Write out the data again in full, exactly as it reads.
>> begin Supplied data
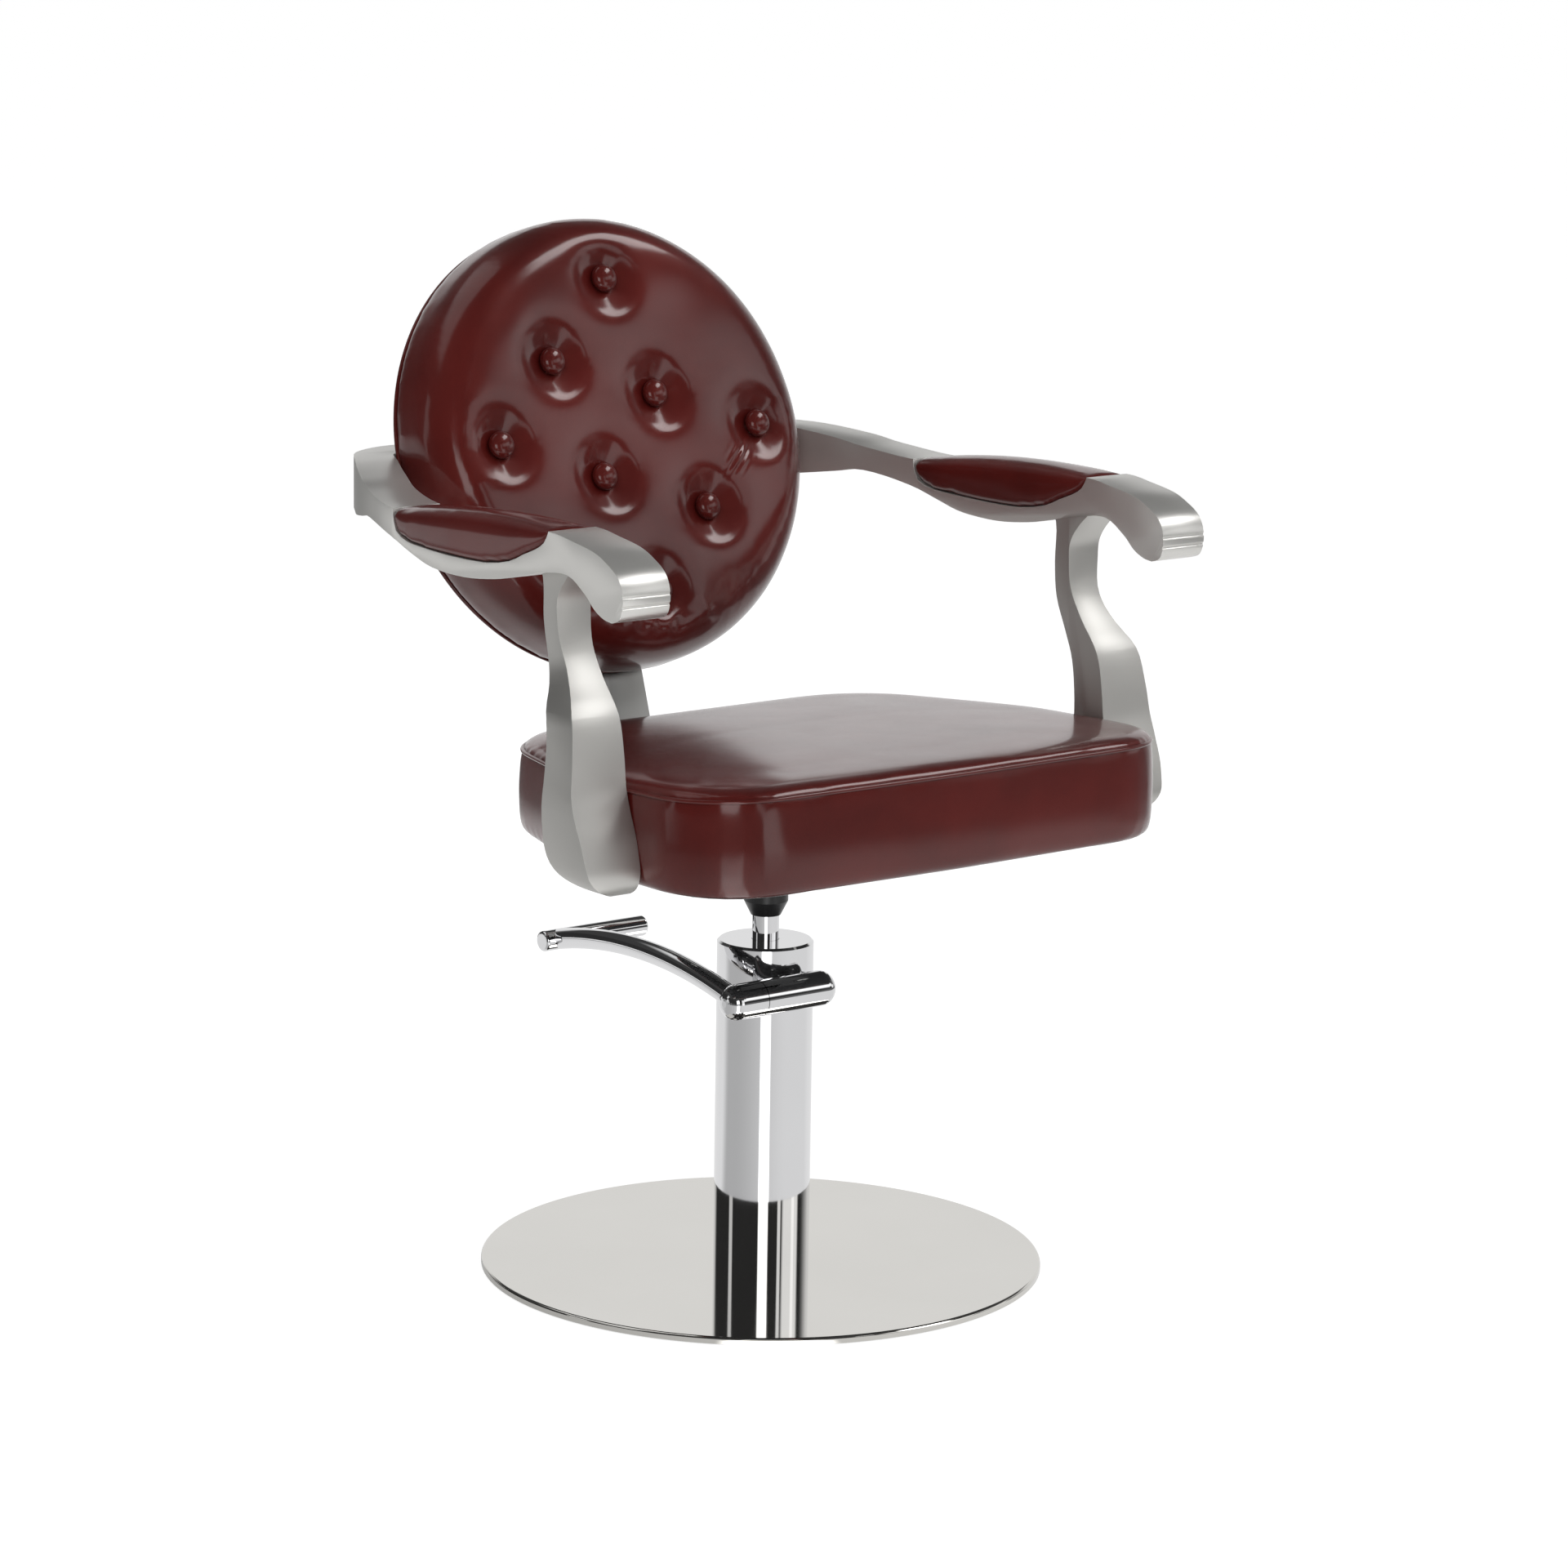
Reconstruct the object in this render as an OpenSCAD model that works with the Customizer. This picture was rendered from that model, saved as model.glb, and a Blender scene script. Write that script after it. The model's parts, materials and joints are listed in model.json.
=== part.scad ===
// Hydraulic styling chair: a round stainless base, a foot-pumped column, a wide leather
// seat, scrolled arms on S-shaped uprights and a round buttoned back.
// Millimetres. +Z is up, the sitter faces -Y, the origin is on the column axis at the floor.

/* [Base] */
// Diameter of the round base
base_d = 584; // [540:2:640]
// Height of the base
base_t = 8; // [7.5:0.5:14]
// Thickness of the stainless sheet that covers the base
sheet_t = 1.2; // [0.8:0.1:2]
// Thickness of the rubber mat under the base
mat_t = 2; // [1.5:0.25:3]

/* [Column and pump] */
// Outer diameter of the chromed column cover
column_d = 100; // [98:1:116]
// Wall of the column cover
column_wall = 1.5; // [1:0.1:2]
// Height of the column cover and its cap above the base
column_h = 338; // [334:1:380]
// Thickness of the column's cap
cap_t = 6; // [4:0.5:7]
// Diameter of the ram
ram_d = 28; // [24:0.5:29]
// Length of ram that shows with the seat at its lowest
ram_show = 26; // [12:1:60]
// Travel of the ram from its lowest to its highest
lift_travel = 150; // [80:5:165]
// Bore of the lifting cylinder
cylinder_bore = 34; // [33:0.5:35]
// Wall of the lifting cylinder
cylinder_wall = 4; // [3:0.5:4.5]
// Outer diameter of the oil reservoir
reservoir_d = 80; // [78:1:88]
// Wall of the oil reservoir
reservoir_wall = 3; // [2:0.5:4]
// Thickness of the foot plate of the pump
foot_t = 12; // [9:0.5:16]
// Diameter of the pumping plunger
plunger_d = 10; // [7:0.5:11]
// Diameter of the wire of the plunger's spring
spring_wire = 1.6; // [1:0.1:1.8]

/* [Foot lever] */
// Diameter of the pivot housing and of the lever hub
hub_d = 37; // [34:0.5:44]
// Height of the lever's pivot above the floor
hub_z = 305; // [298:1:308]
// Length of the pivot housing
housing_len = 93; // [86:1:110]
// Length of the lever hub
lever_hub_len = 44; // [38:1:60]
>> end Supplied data
=== Reply ===
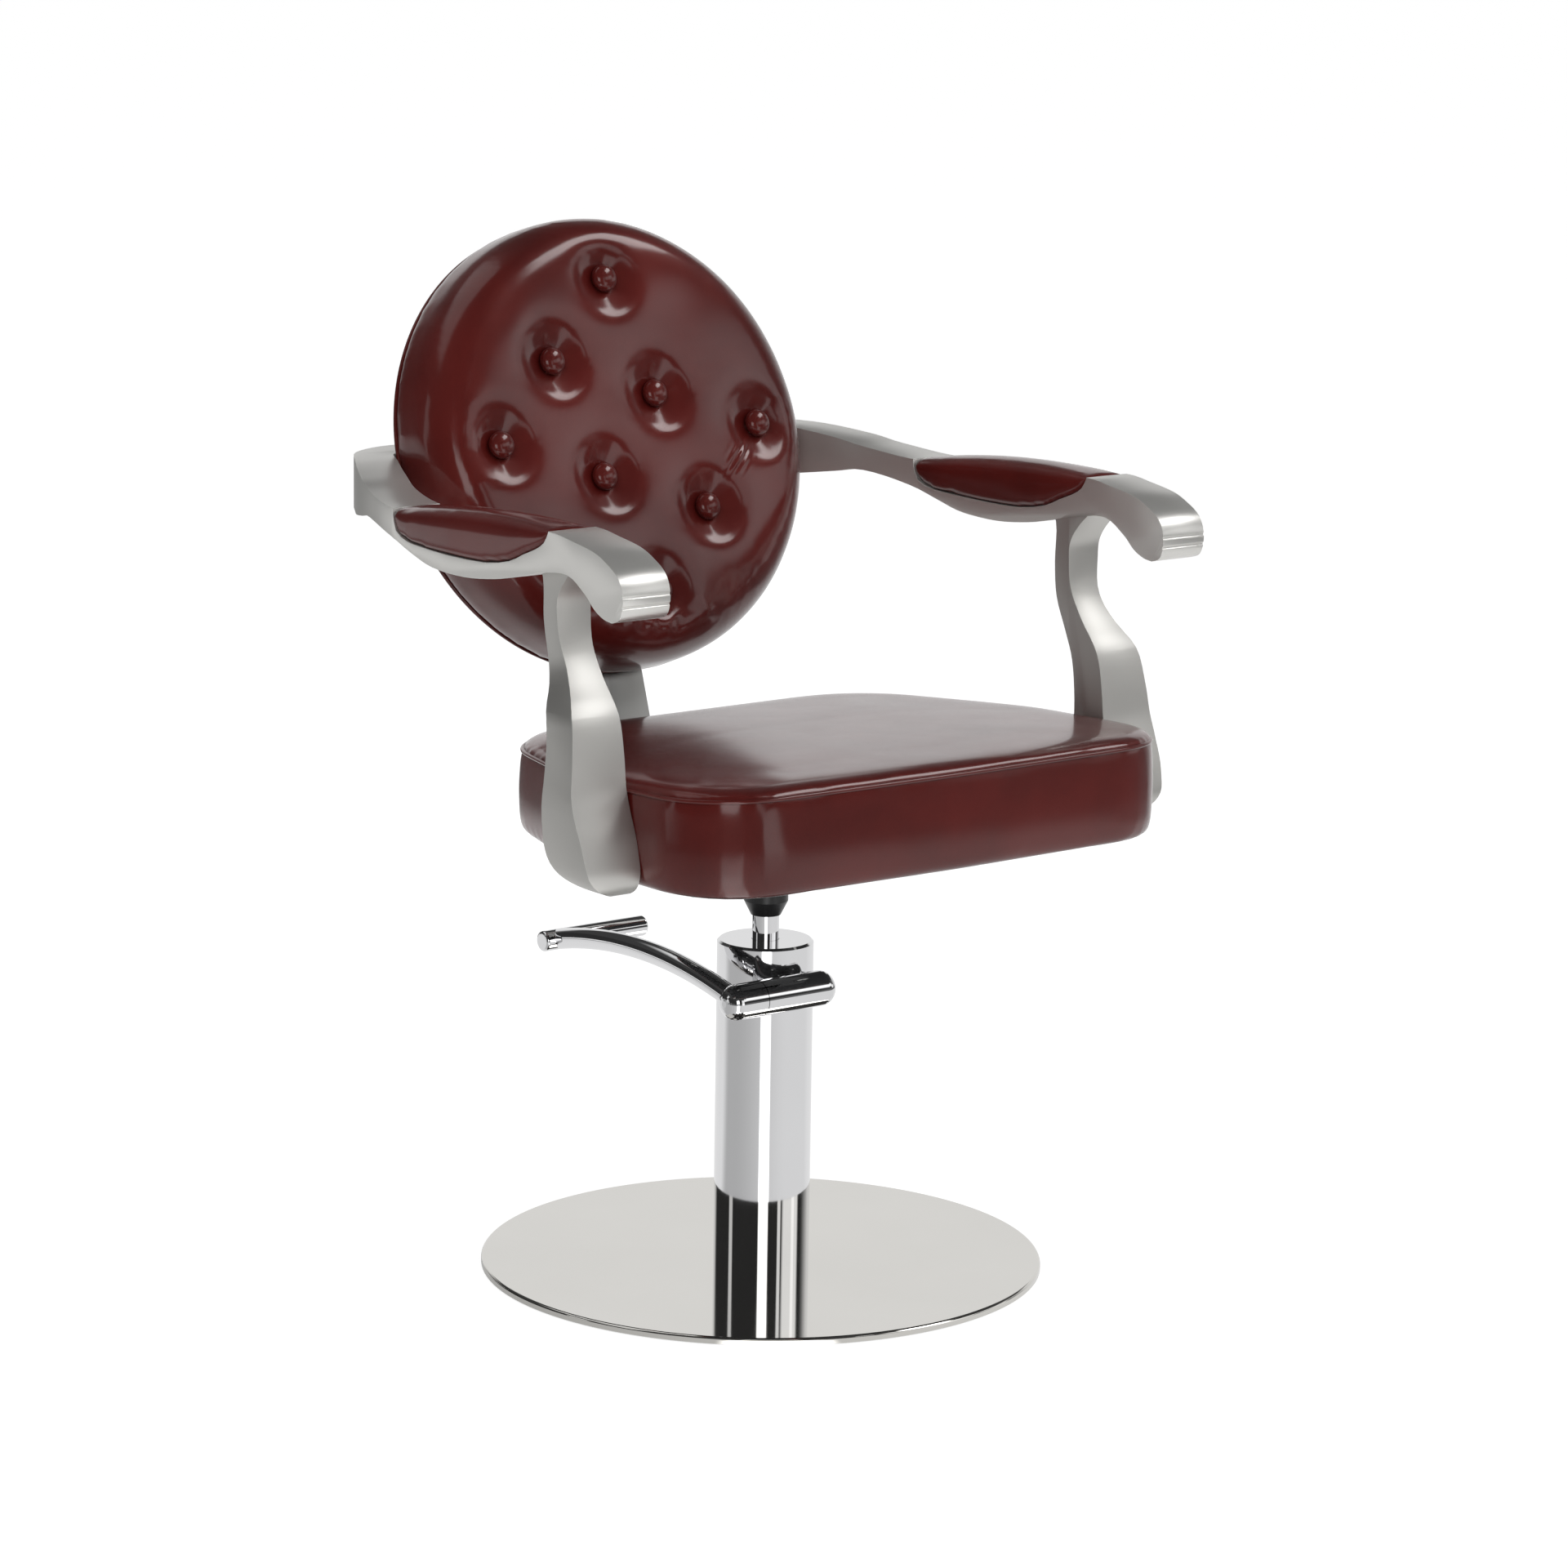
Reconstruct the object in this render as an OpenSCAD model that works with the Customizer. This picture was rendered from that model, saved as model.glb, and a Blender scene script. Write that script after it. The model's parts, materials and joints are listed in model.json.
=== part.scad ===
// Hydraulic styling chair: a round stainless base, a foot-pumped column, a wide leather
// seat, scrolled arms on S-shaped uprights and a round buttoned back.
// Millimetres. +Z is up, the sitter faces -Y, the origin is on the column axis at the floor.

/* [Base] */
// Diameter of the round base
base_d = 584; // [540:2:640]
// Height of the base
base_t = 8; // [7.5:0.5:14]
// Thickness of the stainless sheet that covers the base
sheet_t = 1.2; // [0.8:0.1:2]
// Thickness of the rubber mat under the base
mat_t = 2; // [1.5:0.25:3]

/* [Column and pump] */
// Outer diameter of the chromed column cover
column_d = 100; // [98:1:116]
// Wall of the column cover
column_wall = 1.5; // [1:0.1:2]
// Height of the column cover and its cap above the base
column_h = 338; // [334:1:380]
// Thickness of the column's cap
cap_t = 6; // [4:0.5:7]
// Diameter of the ram
ram_d = 28; // [24:0.5:29]
// Length of ram that shows with the seat at its lowest
ram_show = 26; // [12:1:60]
// Travel of the ram from its lowest to its highest
lift_travel = 150; // [80:5:165]
// Bore of the lifting cylinder
cylinder_bore = 34; // [33:0.5:35]
// Wall of the lifting cylinder
cylinder_wall = 4; // [3:0.5:4.5]
// Outer diameter of the oil reservoir
reservoir_d = 80; // [78:1:88]
// Wall of the oil reservoir
reservoir_wall = 3; // [2:0.5:4]
// Thickness of the foot plate of the pump
foot_t = 12; // [9:0.5:16]
// Diameter of the pumping plunger
plunger_d = 10; // [7:0.5:11]
// Diameter of the wire of the plunger's spring
spring_wire = 1.6; // [1:0.1:1.8]

/* [Foot lever] */
// Diameter of the pivot housing and of the lever hub
hub_d = 37; // [34:0.5:44]
// Height of the lever's pivot above the floor
hub_z = 305; // [298:1:308]
// Length of the pivot housing
housing_len = 93; // [86:1:110]
// Length of the lever hub
lever_hub_len = 44; // [38:1:60]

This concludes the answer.